> _Written request_: Print every line of the listing exactly, please.

** start **

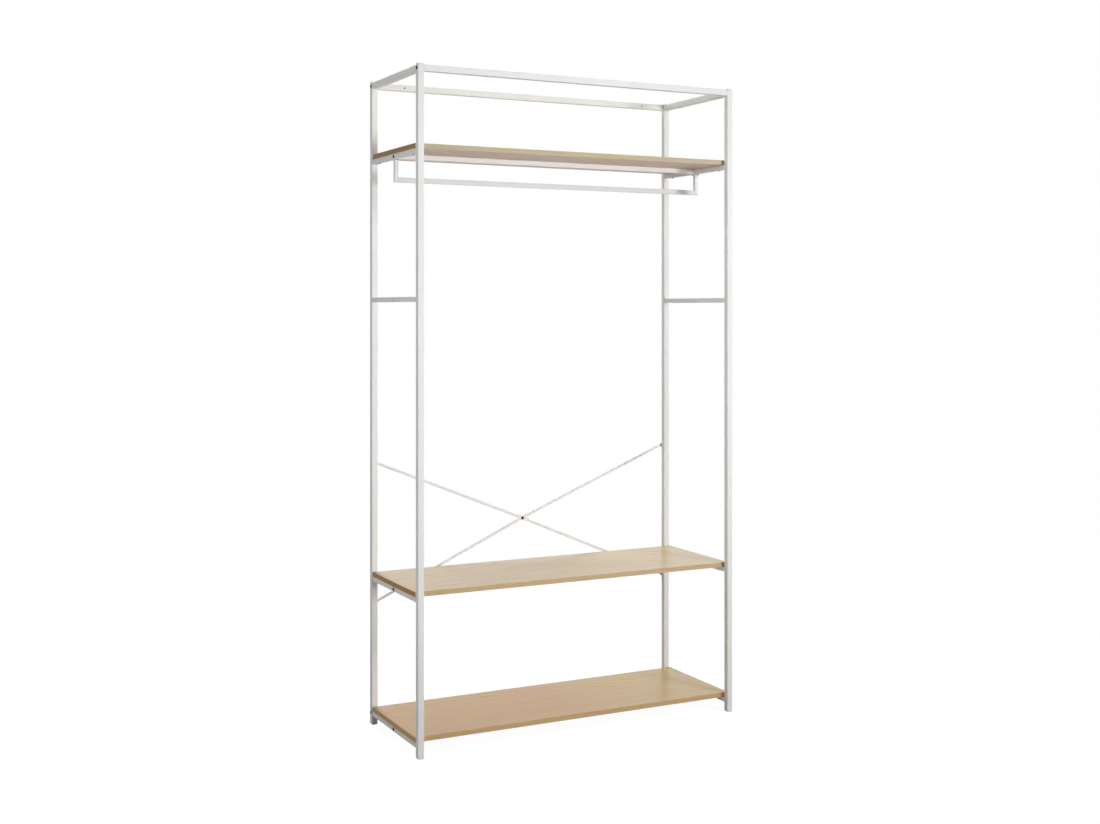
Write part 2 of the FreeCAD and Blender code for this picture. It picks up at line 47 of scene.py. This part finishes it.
# Camera of the photograph, in pixels of its 1100 by 824 frame, metres and degrees
PHOTO_WIDTH = 1100
PHOTO_HEIGHT = 824
FOCAL_PIXELS = 1408.02
CENTRE_ACROSS = 535.60
CENTRE_DOWN = 308.36
CAMERA_PLACE = (-2.05759, -3.95394, 1.29591)
CAMERA_TILT = 90  # up from straight down, so the camera is level
CAMERA_YAW = 26.751
CAMERA_REACH = 100
SENSOR_WIDTH = 36.0


def make_camera():
    """The camera that took the photograph, level and shifted in its frame."""
    data = bpy.data.cameras.new("camera")
    data.sensor_fit = "HORIZONTAL"
    data.sensor_width = SENSOR_WIDTH
    data.lens = FOCAL_PIXELS / PHOTO_WIDTH * SENSOR_WIDTH
    data.shift_x = (PHOTO_WIDTH / 2 - CENTRE_ACROSS) / PHOTO_WIDTH
    data.shift_y = (CENTRE_DOWN - PHOTO_HEIGHT / 2) / PHOTO_WIDTH
    data.clip_end = CAMERA_REACH
    camera = bpy.data.objects.new("camera", data)
    camera.location = CAMERA_PLACE
    camera.rotation_euler = (math.radians(CAMERA_TILT), 0, math.radians(-CAMERA_YAW))
    bpy.context.scene.collection.objects.link(camera)
    bpy.context.scene.camera = camera


# Material helpers
ALONG_X, ALONG_Y, ALONG_Z = range(3)
FULL = (0.0, 1.0)
WHITE = (1, 1, 1, 1)

# Colour sockets of a Mix node
MIX_FIRST = 6
MIX_SECOND = 7
MIX_RESULT = 2

BEVEL_SAMPLES = 6
OCCLUSION_SAMPLES = 5
EDGE_SPAN = (0.02, 0.22)  # how far the rounded normal turns away along an edge
FACING_SPAN = (0.75, 0.85)  # part of the normal along an axis, on faces across that axis
DOWNWARD_SPAN = (-0.75, -0.85)

# Curve of the colours in a picture
CURVE_KNEE = 0.04045
CURVE_SLOPE = 12.92
CURVE_OFFSET = 0.055
CURVE_POWER = 2.4


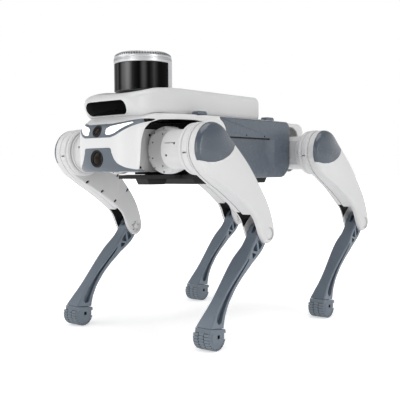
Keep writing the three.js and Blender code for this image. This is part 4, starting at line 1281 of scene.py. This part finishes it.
# ------------------------------------------------------------------------------------------
# floor, light, camera
bm = bmesh.new()
for x, y in ((-40, -40), (40, -40), (40, 40), (-40, 40)):
    bm.verts.new((x, y, -0.0004))
bm.faces.new(bm.verts)
me = bpy.data.meshes.new("floor")
bm.to_mesh(me)
bm.free()
floor = bpy.data.objects.new("floor", me)
scene.collection.objects.link(floor)
floor_mat, nt, b = new_mat("pale_floor")
tc = nt.nodes.new("ShaderNodeTexCoord")
link(nt, mixc(nt, ramp(nt, noise(nt, tc.outputs["Object"], 3.0), 0.3, 0.7, 0, 1), (0.86, 0.86, 0.86), (0.88, 0.88, 0.88)), b.inputs["Base Color"])
b.inputs["Roughness"].default_value = 0.75
b.inputs["Emission Color"].default_value = (1, 1, 1, 1)
far = nt.nodes.new("ShaderNodeVectorMath")
far.operation = "LENGTH"
link(nt, tc.outputs["Object"], far.inputs[0])
link(nt, ramp(nt, far.outputs["Value"], 0.8, 2.8, 0.46, 1.05), b.inputs["Emission Strength"])
me.materials.append(floor_mat)

w = bpy.data.worlds.new("studio")
scene.world = w
w.use_nodes = True
bg = w.node_tree.nodes["Background"]
bg.inputs["Color"].default_value = (1, 1, 1, 1)
bg.inputs["Strength"].default_value = 1.0
wn = w.node_tree
tcw = wn.nodes.new("ShaderNodeTexCoord")
sep = wn.nodes.new("ShaderNodeSeparateXYZ")
link(wn, tcw.outputs["Generated"], sep.inputs["Vector"])
rw = wn.nodes.new("ShaderNodeValToRGB")
link(wn, ramp(wn, sep.outputs["Z"], -1.0, 1.0, 0.0, 1.0), rw.inputs["Fac"])
el = rw.color_ramp.elements
for pos, val in ((0.0, 0.30), (0.44, 0.55), (0.485, 1.0), (0.63, 1.0), (0.69, 0.36), (1.0, 0.40)):
    if pos in (0.0, 1.0):
        e = el[0] if pos == 0.0 else el[len(el) - 1]
    else:
        e = el.new(pos)
    e.color = (val, val, val, 1)
link(wn, rw.outputs["Color"], bg.inputs["Color"])


def area(name, loc, to, size, power, sy=None):
    l = bpy.data.lights.new(name, "AREA")
    l.energy = power
    l.size = size
    if sy:
        l.shape = "RECTANGLE"
        l.size_y = sy
    o = bpy.data.objects.new(name, l)
    scene.collection.objects.link(o)
    o.location = loc
    o.rotation_euler = (Vector(to) - Vector(loc)).to_track_quat("-Z", "Y").to_euler()
    return o


area("key", (1.5, -1.3, 1.5), (0.1, 0, 0.3), 1.4, 12)
area("top", (0.1, 0.3, 2.2), (0.0, 0.0, 0.3), 1.6, 20)
area("strip_front", (2.2, 0.1, 0.55), (0.15, 0, 0.35), 0.45, 7.0, 1.3)
area("strip_side", (0.25, 2.2, 0.72), (0.05, 0, 0.33), 0.30, 11.0, 1.3)

cam = bpy.data.cameras.new("camera")
cam.sensor_width = 36.0
cam.lens = 65.98
cam.clip_end = 200
co = bpy.data.objects.new("camera", cam)
scene.collection.objects.link(co)
d = Vector((0.7641, 0.6441, 0.0369)).normalized()
right = Vector((0, 0, 1)).cross(d).normalized()
up = d.cross(right).normalized()
roll = math.radians(-0.37)
r2 = right * math.cos(roll) + up * math.sin(roll)
u2 = up * math.cos(roll) - right * math.sin(roll)
m = Matrix((r2, u2, d)).transposed().to_4x4()
m.translation = Vector((1.0822 + SX / 1000, 0.9083, 0.286))
co.matrix_world = m
scene.camera = co
scene.view_settings.view_transform = "Standard"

** end **

> _Written solution_:
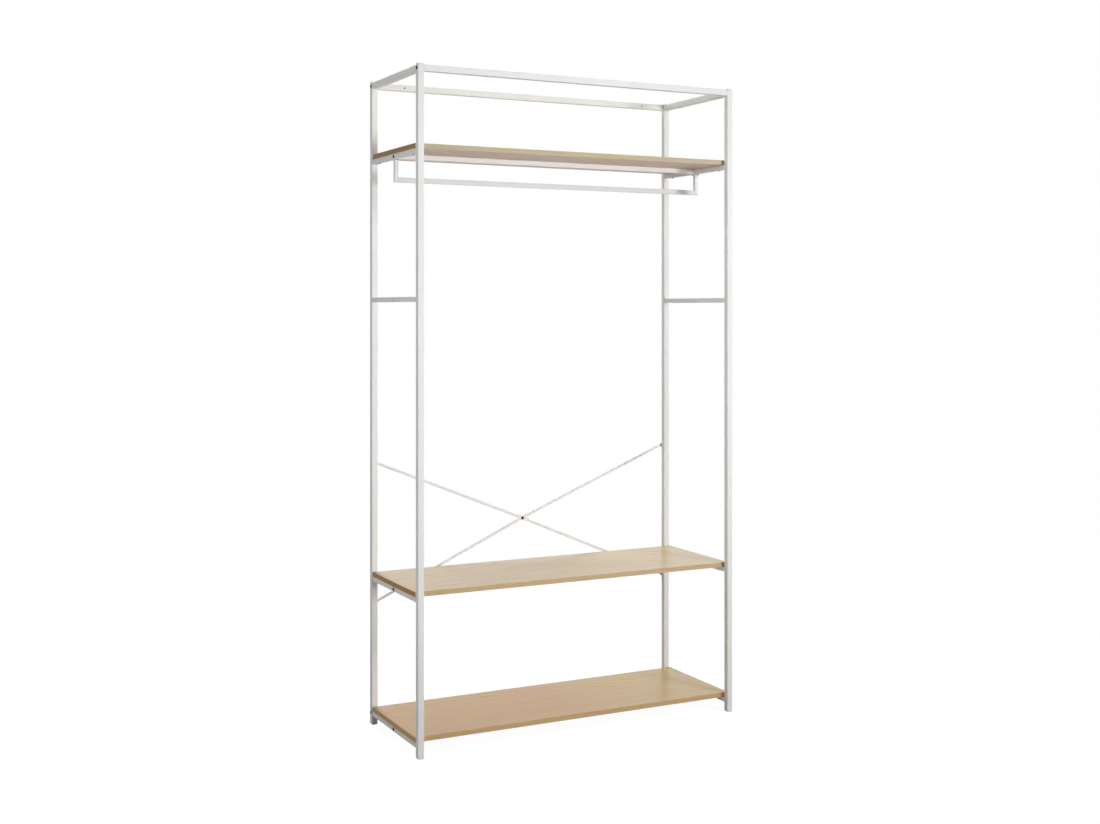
Write part 2 of the FreeCAD and Blender code for this picture. It picks up at line 47 of scene.py. This part finishes it.
# Camera of the photograph, in pixels of its 1100 by 824 frame, metres and degrees
PHOTO_WIDTH = 1100
PHOTO_HEIGHT = 824
FOCAL_PIXELS = 1408.02
CENTRE_ACROSS = 535.60
CENTRE_DOWN = 308.36
CAMERA_PLACE = (-2.05759, -3.95394, 1.29591)
CAMERA_TILT = 90  # up from straight down, so the camera is level
CAMERA_YAW = 26.751
CAMERA_REACH = 100
SENSOR_WIDTH = 36.0


def make_camera():
    """The camera that took the photograph, level and shifted in its frame."""
    data = bpy.data.cameras.new("camera")
    data.sensor_fit = "HORIZONTAL"
    data.sensor_width = SENSOR_WIDTH
    data.lens = FOCAL_PIXELS / PHOTO_WIDTH * SENSOR_WIDTH
    data.shift_x = (PHOTO_WIDTH / 2 - CENTRE_ACROSS) / PHOTO_WIDTH
    data.shift_y = (CENTRE_DOWN - PHOTO_HEIGHT / 2) / PHOTO_WIDTH
    data.clip_end = CAMERA_REACH
    camera = bpy.data.objects.new("camera", data)
    camera.location = CAMERA_PLACE
    camera.rotation_euler = (math.radians(CAMERA_TILT), 0, math.radians(-CAMERA_YAW))
    bpy.context.scene.collection.objects.link(camera)
    bpy.context.scene.camera = camera


# Material helpers
ALONG_X, ALONG_Y, ALONG_Z = range(3)
FULL = (0.0, 1.0)
WHITE = (1, 1, 1, 1)

# Colour sockets of a Mix node
MIX_FIRST = 6
MIX_SECOND = 7
MIX_RESULT = 2

BEVEL_SAMPLES = 6
OCCLUSION_SAMPLES = 5
EDGE_SPAN = (0.02, 0.22)  # how far the rounded normal turns away along an edge
FACING_SPAN = (0.75, 0.85)  # part of the normal along an axis, on faces across that axis
DOWNWARD_SPAN = (-0.75, -0.85)

# Curve of the colours in a picture
CURVE_KNEE = 0.04045
CURVE_SLOPE = 12.92
CURVE_OFFSET = 0.055
CURVE_POWER = 2.4


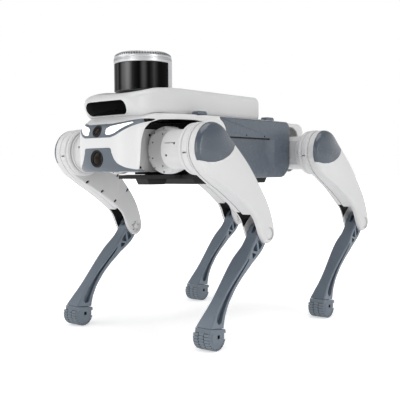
Keep writing the three.js and Blender code for this image. This is part 4, starting at line 1281 of scene.py. This part finishes it.
# ------------------------------------------------------------------------------------------
# floor, light, camera
bm = bmesh.new()
for x, y in ((-40, -40), (40, -40), (40, 40), (-40, 40)):
    bm.verts.new((x, y, -0.0004))
bm.faces.new(bm.verts)
me = bpy.data.meshes.new("floor")
bm.to_mesh(me)
bm.free()
floor = bpy.data.objects.new("floor", me)
scene.collection.objects.link(floor)
floor_mat, nt, b = new_mat("pale_floor")
tc = nt.nodes.new("ShaderNodeTexCoord")
link(nt, mixc(nt, ramp(nt, noise(nt, tc.outputs["Object"], 3.0), 0.3, 0.7, 0, 1), (0.86, 0.86, 0.86), (0.88, 0.88, 0.88)), b.inputs["Base Color"])
b.inputs["Roughness"].default_value = 0.75
b.inputs["Emission Color"].default_value = (1, 1, 1, 1)
far = nt.nodes.new("ShaderNodeVectorMath")
far.operation = "LENGTH"
link(nt, tc.outputs["Object"], far.inputs[0])
link(nt, ramp(nt, far.outputs["Value"], 0.8, 2.8, 0.46, 1.05), b.inputs["Emission Strength"])
me.materials.append(floor_mat)

w = bpy.data.worlds.new("studio")
scene.world = w
w.use_nodes = True
bg = w.node_tree.nodes["Background"]
bg.inputs["Color"].default_value = (1, 1, 1, 1)
bg.inputs["Strength"].default_value = 1.0
wn = w.node_tree
tcw = wn.nodes.new("ShaderNodeTexCoord")
sep = wn.nodes.new("ShaderNodeSeparateXYZ")
link(wn, tcw.outputs["Generated"], sep.inputs["Vector"])
rw = wn.nodes.new("ShaderNodeValToRGB")
link(wn, ramp(wn, sep.outputs["Z"], -1.0, 1.0, 0.0, 1.0), rw.inputs["Fac"])
el = rw.color_ramp.elements
for pos, val in ((0.0, 0.30), (0.44, 0.55), (0.485, 1.0), (0.63, 1.0), (0.69, 0.36), (1.0, 0.40)):
    if pos in (0.0, 1.0):
        e = el[0] if pos == 0.0 else el[len(el) - 1]
    else:
        e = el.new(pos)
    e.color = (val, val, val, 1)
link(wn, rw.outputs["Color"], bg.inputs["Color"])


def area(name, loc, to, size, power, sy=None):
    l = bpy.data.lights.new(name, "AREA")
    l.energy = power
    l.size = size
    if sy:
        l.shape = "RECTANGLE"
        l.size_y = sy
    o = bpy.data.objects.new(name, l)
    scene.collection.objects.link(o)
    o.location = loc
    o.rotation_euler = (Vector(to) - Vector(loc)).to_track_quat("-Z", "Y").to_euler()
    return o


area("key", (1.5, -1.3, 1.5), (0.1, 0, 0.3), 1.4, 12)
area("top", (0.1, 0.3, 2.2), (0.0, 0.0, 0.3), 1.6, 20)
area("strip_front", (2.2, 0.1, 0.55), (0.15, 0, 0.35), 0.45, 7.0, 1.3)
area("strip_side", (0.25, 2.2, 0.72), (0.05, 0, 0.33), 0.30, 11.0, 1.3)

cam = bpy.data.cameras.new("camera")
cam.sensor_width = 36.0
cam.lens = 65.98
cam.clip_end = 200
co = bpy.data.objects.new("camera", cam)
scene.collection.objects.link(co)
d = Vector((0.7641, 0.6441, 0.0369)).normalized()
right = Vector((0, 0, 1)).cross(d).normalized()
up = d.cross(right).normalized()
roll = math.radians(-0.37)
r2 = right * math.cos(roll) + up * math.sin(roll)
u2 = up * math.cos(roll) - right * math.sin(roll)
m = Matrix((r2, u2, d)).transposed().to_4x4()
m.translation = Vector((1.0822 + SX / 1000, 0.9083, 0.286))
co.matrix_world = m
scene.camera = co
scene.view_settings.view_transform = "Standard"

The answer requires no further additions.